D’un point de vue purement esthétique, si je conçois qu’il faille remettre la pochette en perspective de l’actualité du pays, il reste qu’elle ne m’emballe pas trop, la gerbe de fleurs semble rendre hommage à des innocents disparus dans les décombres d’une Europe (au sens de continent) de plus en plus dissolue, une Europe (économique) que nous autres Français n’avions d’ailleurs pas voulue en 1992 et dont nous ne voudrions peut-être toujours pas si l’on daignait nous reposer la question (sur ce sujet, je recommande le visionnage d’une interview de Ségolène Royal à la BBC où elle explique clairement qu’il n’y aura pas de referendum pour la sortie de la France de l’union européenne car, je cite, «
nous croyons à la démocratie mais nous croyons aux bonnes questions par rapport aux bonnes réponses », donc autant vous dire qu’on va continuer à être invité à aller se faire cuire le cul pendant encore longtemps et que si nous attendons qu’on nous demande notre avis, nous aurons des escarres bien avant). Je suis évidemment mal placé pour comprendre ce que cela peut être que de vivre dans un pays en guerre, aussi sera-t-il plus sage de s’intéresser à ces neuf compositions de
black metal made in Ukraine.
"Ї" stands as our manifesto against this imperial oppression and a tribute to those resisting the Goliath.
Belliqueux est sans doute le premier adjectif qui me vient à l’esprit à la découverte de cet album. Sans trop savoir pourquoi, j’attendais une musique un peu
post, un peu expérimentale, il n’en est rien. Tempos rapides, faible luminosité (à peine un pont clair au cours de « Glimmer of Light »), si je trouve un petit côté
HATE FOREST dans la rugosité des vocaux,
FLOSCULE se montre cependant davantage mélodique ainsi que plus diversifié dans ses structures, même si « mélodique », il faudra le dire vite, où alors tout dépendra de votre degré de tolérance. Disons que ce n’est ni
true ni
raw mais que cela avoine quand même très sérieusement tout du long, on ressent bien la colère gronder au fil des compositions, colère fortement amplifiée par les alternances vocales, deux chanteurs étant crédités sur le disque. Et puis c’est compliqué de parler de mélodie dès lors qu’il n’y a aucun solo, aucune envolée
heavy aux guitares et que, finalement, tout demeure dans un strict cadre
black certes assez moderne mais toujours noir, décrépi, bâti sur les ruines de vies bafouées que, pour la noblesse de l’Histoire, on espère toujours qu’elles l’ont été pour des raisons autres que bassement économiques. Toujours se bercer d’illusions, préserver un fond de naïveté…

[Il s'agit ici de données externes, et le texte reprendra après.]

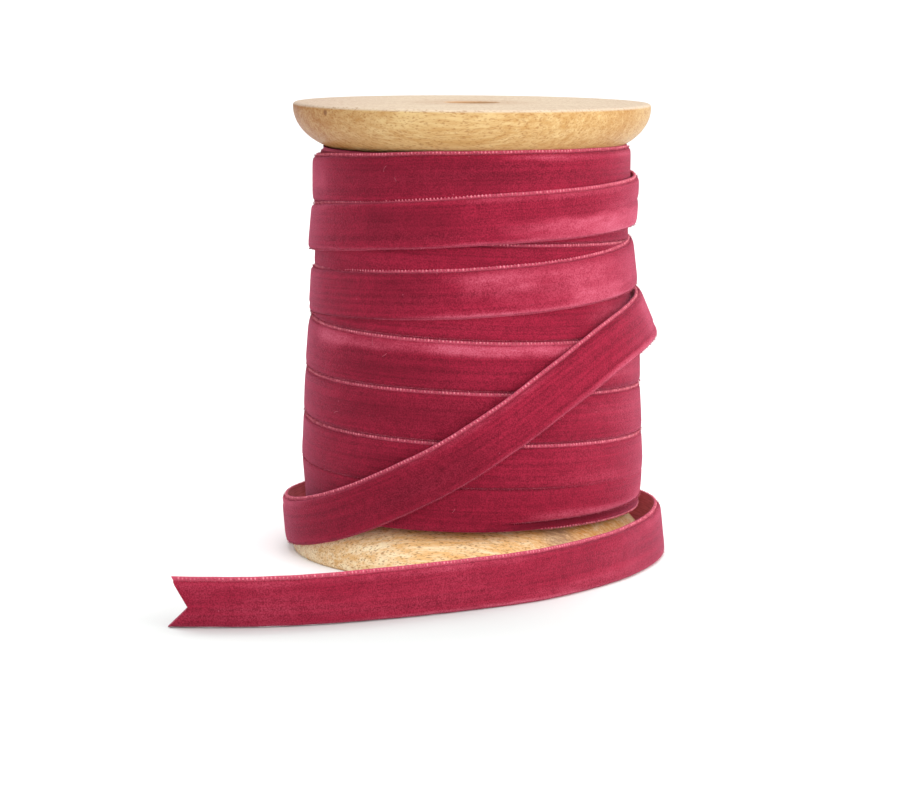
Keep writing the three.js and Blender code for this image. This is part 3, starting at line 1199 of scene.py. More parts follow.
@dataclass
class Row:
    """Small shapes that stand in a row along lines, made with Geometry Nodes."""

    name: str
    lines: Sequence[EdgeLine]
    seed: int = 7
    sheet: ShaderSheet = field(init=False)
    given: bpy.types.Node = field(init=False)

    def guide(self) -> bpy.types.Object:
        """Makes the mesh of lines that the row follows.

        Returns:
            The guide, with its two directions as point attributes.
        """
        places: list[Point] = []
        edges: list[tuple[int, int]] = []
        for line in self.lines:
            first = len(places)
            places.extend(tuple(float(v) * MM for v in place) for place in line.places)
            edges.extend((k, k + 1) for k in range(first, len(places) - 1))
        mesh = bpy.data.meshes.new(self.name)
        mesh.from_pydata(places, edges, [])
        for attribute, rows in (
            (Field.OUTWARD, [v for line in self.lines for v in line.outward]),
            (Field.UPWARD, [v for line in self.lines for v in line.upward]),
        ):
            made = mesh.attributes.new(attribute.value, "FLOAT_VECTOR", "POINT")
            made.data.foreach_set("vector", np.array(rows, dtype=np.float32).ravel())
        guide = bpy.data.objects.new(self.name, mesh)
        bpy.context.scene.collection.objects.link(guide)
        return guide

    def start_tree(self, sizes: dict[str, float]) -> bpy.types.NodeSocket:
        """Starts the tree with its named inputs and with points at an even pitch.

        Args:
            sizes: Name and value of each size, in metres.

        Returns:
            The points along the guide.
        """
        tree = bpy.data.node_groups.new(self.name + "_row", "GeometryNodeTree")
        sockets = tree.interface
        sockets.new_socket("Guide", in_out="INPUT", socket_type="NodeSocketGeometry")
        for label, value in sizes.items():
            sockets.new_socket(label, in_out="INPUT", socket_type="NodeSocketFloat").default_value = value
        sockets.new_socket("Seed", in_out="INPUT", socket_type="NodeSocketInt").default_value = self.seed
        sockets.new_socket("Finish", in_out="INPUT", socket_type="NodeSocketMaterial")
        sockets.new_socket("Row", in_out="OUTPUT", socket_type="NodeSocketGeometry")
        self.sheet = sheet = ShaderSheet(tree)
        self.given = sheet.node("NodeGroupInput")
        curve = sheet.set(sheet.node("GeometryNodeMeshToCurve"), Mesh=self.given.outputs["Guide"])
        even = sheet.node("GeometryNodeResampleCurve", mode="LENGTH")
        sheet.set(even, Curve=curve.outputs[0], Length=self.given.outputs["Pitch"])
        return even.outputs[0]

    def direction(self, attribute: Field) -> bpy.types.NodeSocket:
        """Reads one of the guide's directions at each point."""
        read = self.sheet.node("GeometryNodeInputNamedAttribute", data_type="FLOAT_VECTOR")
        return self.sheet.set(read, Name=attribute.value).outputs["Attribute"]

    def random_between(self, low: Point, high: Point) -> bpy.types.NodeSocket:
        """Gives three random numbers for each shape, with the tree's seed.

        Args:
            low: The lowest of each number.
            high: The highest of each number.

        Returns:
            The numbers as a vector.
        """
        made = self.sheet.node("FunctionNodeRandomValue", data_type="FLOAT_VECTOR")
        self.sheet.fill(made.inputs[0], low)
        self.sheet.fill(made.inputs[1], high)
        return self.sheet.set(made, Seed=self.given.outputs["Seed"]).outputs[0]

    def facing(self, forward: bpy.types.NodeSocket, aside: bpy.types.NodeSocket) -> bpy.types.NodeSocket:
        """Turns each shape's Z to one direction and its X to another.

        Args:
            forward: Where Z points.
            aside: Where X points, as near as it can.

        Returns:
            The rotation.
        """
        made = self.sheet.node("FunctionNodeAxesToRotation", primary_axis="Z", secondary_axis="X")
        self.sheet.fill(made.inputs[0], forward)
        self.sheet.fill(made.inputs[1], aside)
        return made.outputs[0]

    def finish_tree(self, **placing: bpy.types.NodeSocket) -> None:
        """Ends the tree: the shapes in their places, real, smooth and in their finish.

        Args:
            placing: What Instance on Points takes.
        """
        sheet = self.sheet
        placed = sheet.set(sheet.node("GeometryNodeInstanceOnPoints"), **placing)
        real = sheet.set(sheet.node("GeometryNodeRealizeInstances"), Geometry=placed.outputs[0])
        smooth = sheet.set(sheet.node("GeometryNodeSetShadeSmooth"), Geometry=real.outputs[0])
        dressed = sheet.node("GeometryNodeSetMaterial")
        sheet.set(dressed, Geometry=smooth.outputs[0], Material=self.given.outputs["Finish"])
        sheet.set(sheet.node("NodeGroupOutput"), Row=dressed.outputs[0])

    def make(self, sizes: dict[str, float], finish: bpy.types.Material) -> bpy.types.Object:
        """Runs the tree on the guide, with its inputs set by identifier.

        Args:
            sizes: Name and value of each size, in metres.
            finish: The material.

        Returns:
            The row as a plain mesh.
        """
        guide = self.guide()
        modifier = guide.modifiers.new("row", "NODES")
        modifier.node_group = self.sheet.tree
        values = {**sizes, "Seed": self.seed, "Finish": finish}
        for item in self.sheet.tree.interface.items_tree:
            if item.in_out == "INPUT" and item.name in values:
                modifier[item.identifier] = values[item.name]
        return plain_mesh(guide, self.name, finish)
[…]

Il reste que, pour une première apparition sous la bannière de
Vendetta Records,
FLOSCULE fait bien plus que simplement prendre ses marques. Selon mon goût, la formation ukrainienne s’impose d’emblée comme l’un des fleurons de ce pays tant les chansons dégagent à la fois des sentiments de grandeurs, de ferveur mais également d’une souffrance rentrée, étouffée, larvée. D’ailleurs, cette dualité me semble bien mise en lumière par ce choix d’une doublette de vocalistes,
Andrey Pechatkin donc, accompagné de
Vitali Chelovenko (
THE INFESTATION,
SILVERN), les deux timbres s’avérant joliment complémentaires : l’un dans des tonalités
black criardes, classiques, l’autre dans un registre plus rauque, les deux se partageant les lignes selon les climats, les envies, les partitions, se rejoignant rarement (« A Tree of Life ») mais toujours pour le meilleur.
Je ne perçois pas «
Ї » comme un grand album de
black metal, persuadé que le groupe a encore une marge de progression qui présage d’une excellence future. Cependant, pour un LP avoisinant les cinquante minutes, je ne vois guère de reproches majeurs à lui adresser. En effet, entre la diversité des titres, la qualité de l’exécution, la propreté de l’enregistrement, une inspiration pas vraiment prise en défaut, ainsi qu’une certaine forme d’originalité qui n’est pas vraiment donnée à tout le monde à l’époque actuelle, j’espère un avenir radieux pour
FLOSCULE (« petite fleur », du latin
flosculus), si demain la paix devait l’amener sur des terrains moins orageux, j’irai acheter quelques orchidées.